J'en viens au nucléaire. Les situations chinoise et russe sont différentes. Les Russes ont un historique bien plus long et complet que les Chinois, qui sont en phase d'extension. Le retraitement n'est pas pleinement maîtrisé par les Chinois, alors qu'il l'est par les Russes, depuis longtemps. En revanche, les Chinois essaient tout : c'est leur gigantisme. Ils nous recherchent comme partenaires en raison de nos compétences industrielles ou de recherche. Mon homologue russe ne cesse de me pousser à des coopérations. Les partenariats avec la Chine se sont plutôt construits avec les industriels, tels qu'EDF ou Orano. Nous devons être vigilants, mais je ne crois pas que nous ne soyons plus au niveau. Certes, la force de frappe chinoise est gigantesque.

Je prends acte de la suppression du doublement du crédit d'impôt recherche. Cela nous pose problème, car nos partenaires industriels en bénéficiaient. Ils pourraient aller dans d'autres États aux conditions plus attractives. Nous saluons le crédit d'impôt collaborations de recherche (CICo), même si personne ne sait exactement comment cela se passera en 2022. Pour nous, il règle la moitié du problème, ce qui laisse une ardoise potentielle d'une vingtaine de millions d'euros. Nous souhaitons que les décrets d'application soient publiés le plus rapidement possible.

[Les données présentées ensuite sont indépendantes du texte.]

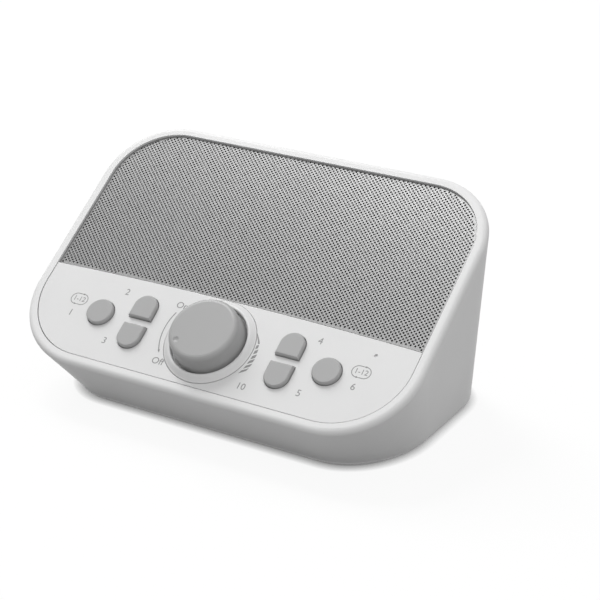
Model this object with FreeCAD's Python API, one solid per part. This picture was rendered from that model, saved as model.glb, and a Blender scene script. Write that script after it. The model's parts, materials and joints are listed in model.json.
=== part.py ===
import FreeCAD, Part
import math
import os
from FreeCAD import Placement, Rotation, Vector

# Table-top sound machine: a wedge-shaped moulded housing with a tilted face that holds a
# perforated speaker grille above a control panel. All sizes are in millimetres. +Z is up,
# the front of the machine is towards -Y, and the origin is on the table under the middle.

# Housing outline
body_width = 160.0          # outer width of the face, over the rim
face_length = 110.0         # outer length of the face along its slope
face_tilt = 36.0            # slope of the face from the horizontal, degrees
face_height = 53.5          # height of the face's middle above the table
top_corner = 27.4           # outer corner radius at the upper end of the face
bottom_corner = 30.7        # outer corner radius at the lower end of the face
base_half_width = 70.8      # half width where the walls meet the base
base_front = 28.1           # base front edge, ahead of the face's middle
base_rear = 64.0            # base rear edge, behind the face's middle
base_front_corner_x = 25.3  # front base corner, quarter ellipse, across
base_front_corner_y = 34.7  # front base corner, quarter ellipse, front to back
base_rear_corner = 26.0     # rear base corner radius
base_clear = 1.0            # height of the base above the table, carried by the feet
wall = 2.6                  # housing wall
rim_round = 2.0             # rounding of the rim's outer edge
rim_band = 2.3              # height of the rim's straight band, with its rounding
base_round = 1.2            # rounding of the housing's lower edge
base_round_steps = 2

# Face: rim, pocket and the ledge under it
rim_width = 3.8             # rim around the pocket
pocket_depth = 2.4          # pocket that holds the panel and the grille
web = 2.0                   # plate under the pocket
seam = 0.3                  # gap around the panel and the grille
panel_drop = 0.2            # panel surface below the rim
grille_drop = 0.9           # grille surface below the rim
panel_length = 40.3         # lower end of the face to the panel's upper edge, at the middle
arch_rise = 1.5             # how far the middle of that edge stands above its ends
ledge = 5.0                 # ledge that carries the panel

# Controls, placed along the face: across, then up the slope
row_distance = 22.8         # lower end of the face to the middle line of the controls
round_button_x = 47.0
round_button_radius = 5.2
pair_x = 30.6               # middle of each pair of D-shaped buttons
d_width = 9.2
d_length = 9.6
pair_gap = 3.0              # web between the two buttons of a pair
button_rise = 1.4           # caps above the rim plane
button_travel = 0.5
button_clear = 0.25         # gap around a cap in the panel
flange_width = 0.9          # flange that keeps a cap behind the panel
flange_thickness = 0.8
flange_gap = 0.15           # flange to the back of the panel
cap_edge = 0.4              # bevel of a cap's edge
post_radius = 1.7           # post from a cap to its switch

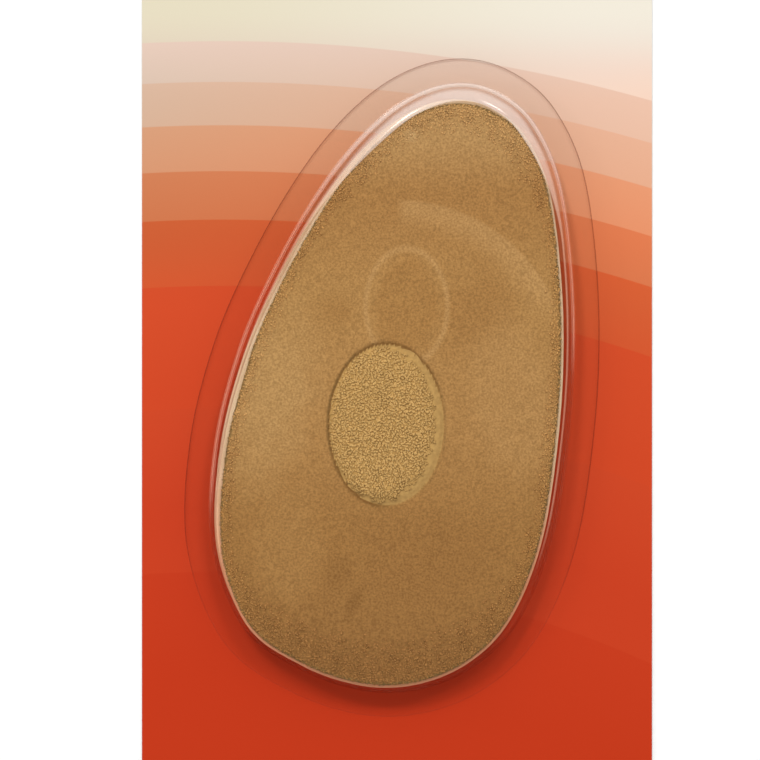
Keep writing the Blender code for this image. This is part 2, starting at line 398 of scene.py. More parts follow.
def spindles(name, centres, along, up, lengths, widths, curl, finish):
    """Small closed spindles as one mesh, each with two tips and four points round its bent middle."""
    side = np.cross(up, along)
    side /= np.linalg.norm(side, axis=1, keepdims=True)
    up = np.cross(along, side)
    half = lengths[:, None] / 2
    across = widths[:, None] / 2
    bent = centres + side * curl[:, None]
    corners = (
        centres - along * half,
        bent + side * across,
        bent + up * across,
        bent - side * across,
        bent - up * across,
        centres + along * half,
    )
    points = np.stack(corners, axis=1).reshape(-1, 3)
    pattern = [(0, 2, 1), (0, 3, 2), (0, 4, 3), (0, 1, 4), (5, 1, 2), (5, 2, 3), (5, 3, 4), (5, 4, 1)]
    offsets = np.arange(len(centres))[:, None, None] * len(corners)
    faces = (np.array(pattern)[None] + offsets).reshape(-1, 3)
    return mesh_object(name, points, faces, finish)


def finished(piece, nodes):
    """Hangs a piece under the root body, and hides the model's parts that it stands in for."""
    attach(piece, "root")
    if nodes:
        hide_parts(*nodes)
    return piece


# Materials


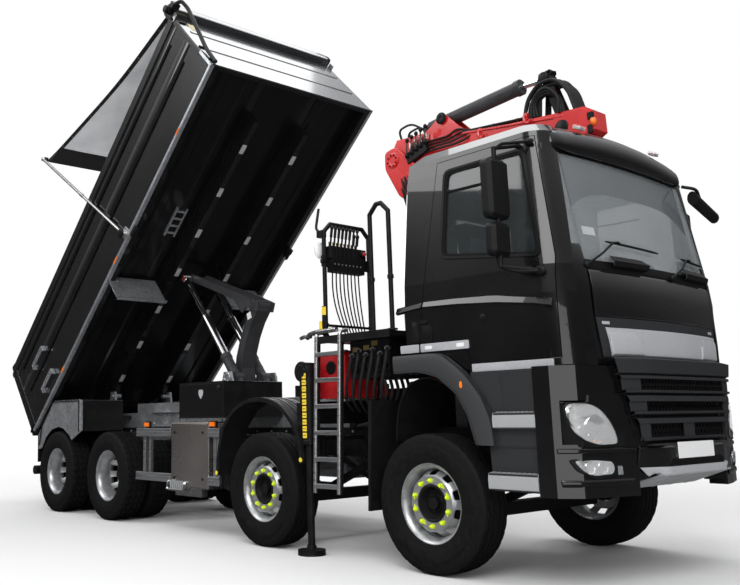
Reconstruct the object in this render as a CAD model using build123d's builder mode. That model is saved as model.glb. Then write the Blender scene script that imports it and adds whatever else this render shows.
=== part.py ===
from build123d import *
import os
from math import acos, atan2, cos, hypot, radians, sin

os.makedirs("parts", exist_ok=True)

# ---------------------------------------------------------------------------
# Four-axle tipper truck with a loader crane. Millimetres, +X forward, +Y left,
# +Z up, origin on the ground below the middle of the truck's bounding box.
# ---------------------------------------------------------------------------

# Axles and wheels
axle_1_x = 3322.0
front_spread = 2048.0
axle_1_to_3 = 5074.0
bogie_spread = 1396.0
axle_2_x = axle_1_x - front_spread
axle_3_x = axle_1_x - axle_1_to_3
axle_4_x = axle_3_x - bogie_spread
tyre_radius = 518.0
wheel_centre_z = tyre_radius
tyre_y = 1088.0
tyre_half_width = 157.0
twin_spacing = 352.0
hub_radius = 108.0
spindle_radius = 45.0
stub_radius = 50.0
running_clearance = 0.05
seat_gap = 0.3
kingpin_y = 985.0
kingpin_radius = 35.0
front_beam_height = 100.0
front_beam_width = 110.0
front_beam_top = 470.0
rear_axle_tube_radius = 75.0
differential_radius = 205.0
differential_width = 260.0

# Chassis frame
rail_inner_y = 380.0
rail_thickness = 65.0
rail_bottom_z = 800.0
rail_top_z = 1070.0
frame_front_x = axle_1_x + 1200.0
frame_rear_x = axle_4_x - 600.0
cross_member_width = 90.0
rail_outer_y = rail_inner_y + rail_thickness

# Galvanised subframe
subframe_rear_height = 190.0
subframe_height = 310.0
subframe_step_x = axle_3_x - 620.0
subframe_front_x = axle_1_x - 1650.0

# Tipping body, in the lowered position, and its hinge
tip_angle = 42.5
hinge_x = axle_4_x + 110.0
hinge_z = 1500.0
hinge_pin_radius = 30.0
bed_bottom_z = 1688.0
bed_height = 1240.0
bed_front_x = axle_1_x - 1384.0
bed_rear_x = axle_1_x - 7262.0
bed_half_width = 1250.0
bed_wall = 50.0
bed_floor_lift = 150.0
bed_floor_thickness = 20.0
bed_rail_height = 110.0
bed_beam_y = 352.0
bed_beam_width = 70.0
bed_beam_drop = 285.0
tailgate_thickness = 60.0
tailgate_axis_lift = 60.0
arm_pivot_x = axle_1_x - 3823.0
arm_length = 2900.0
arm_lean = 15.0

# Tipping gear
hoist_column_x = axle_1_x - 3865.0
hoist_column_z = 1527.0
hoist_column_length = 1020.0
hoist_shaft_x = axle_1_x - 4920.0
hoist_shaft_z = 3000.0
hoist_lever_length = 1443.0
ram_pivot_x = axle_1_x - 3800.0
ram_pivot_z = 1640.0
ram_y = 200.0
ram_radius = 62.0
ram_rod_radius = 38.0
hoist_pin_radius = 28.0

# Cab
cab_wall = 40.0
cab_floor_z = 1500.0
glass_thickness = 8.0
door_gap = 5.0

# Crane
crane_x = axle_1_x - 800.0
crane_y = -150.0
mast_base_z = 1480.0
mast_radius = 150.0
boom_pivot_x = axle_1_x - 1080.0
boom_pivot_z = 3640.0
knee_x = axle_1_x + 760.0
knee_z = 3480.0
boom_pin_radius = 40.0
outrigger_x = axle_1_x - 1425.0
leg_x = axle_1_x - 1380.0
leg_y = 1200.0

cs, sn = cos(radians(tip_angle)), sin(radians(tip_angle))


# ---------------------------------------------------------------------------
# Shape helpers: each adds to, or cuts from, the part being built
# ---------------------------------------------------------------------------
def block(x0, x1, y0, y1, z0, z1, mode=Mode.ADD):
    with Locations(((x0 + x1) / 2, (y0 + y1) / 2, (z0 + z1) / 2)):
        Box(x1 - x0, y1 - y0, z1 - z0, mode=mode)


def bar(start, end, radius, mode=Mode.ADD):
    first, last = Vector(*start), Vector(*end)
    with Locations(Plane(origin=(first + last) * 0.5, z_dir=last - first)):
        Cylinder(radius, (last - first).length, mode=mode)


def side_plate(points, y0, y1, mode=Mode.ADD):
    with BuildSketch(Plane.XZ.offset(-y1)) as outline:
        with BuildLine():
            Polyline(*points, close=True)
        make_face()
    extrude(outline.sketch, amount=y1 - y0, mode=mode)


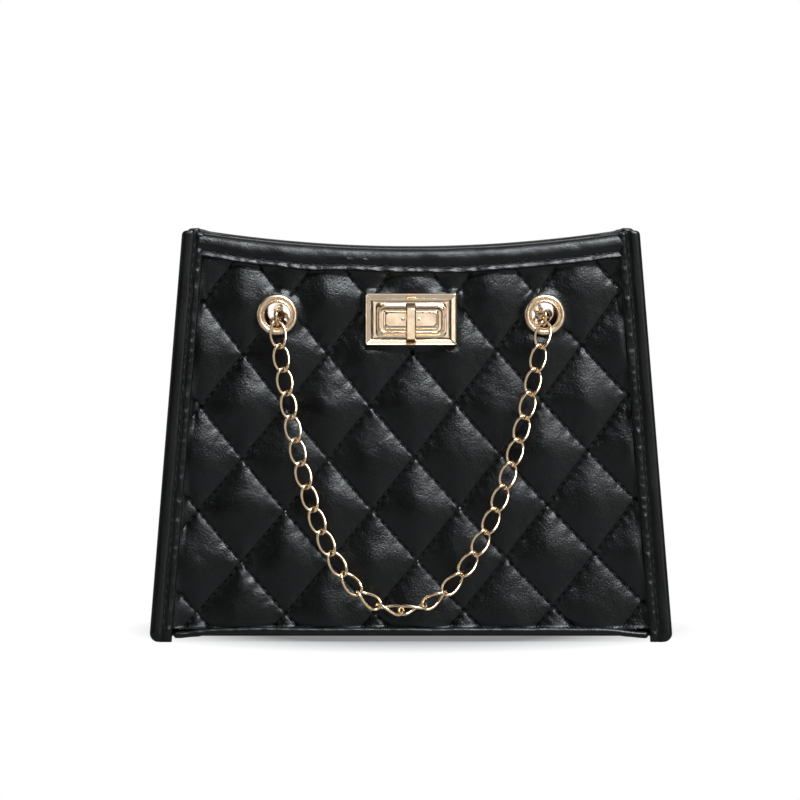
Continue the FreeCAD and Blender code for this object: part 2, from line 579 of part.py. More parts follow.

La transmutation, telle que prévue dans la loi de 1991, consiste à extraire certains éléments radioactifs et à espérer les détruire ou les transformer dans un réacteur dédié. Astrid, c'est autre chose : c'est un cycle complet du combustible nucléaire. Ce qui est principalement recherché, c'est le traitement du plutonium. Il ne faut pas rêver : la solution sans déchet radioactif n'existe pas. Une réaction de fission crée des produits de fission, qui ne sont pas transmutables. L'industrie chimique produit des déchets d'une durée de vie infinie. La radioactivité a au moins le bon goût de décroître !

Avant d'aller à la transmutation, il faut régler le problème du plutonium : le multirecyclage d'abord. Il faudra bien apprécier l'apport de la transmutation vis-à-vis de la sûreté et proportionner les efforts.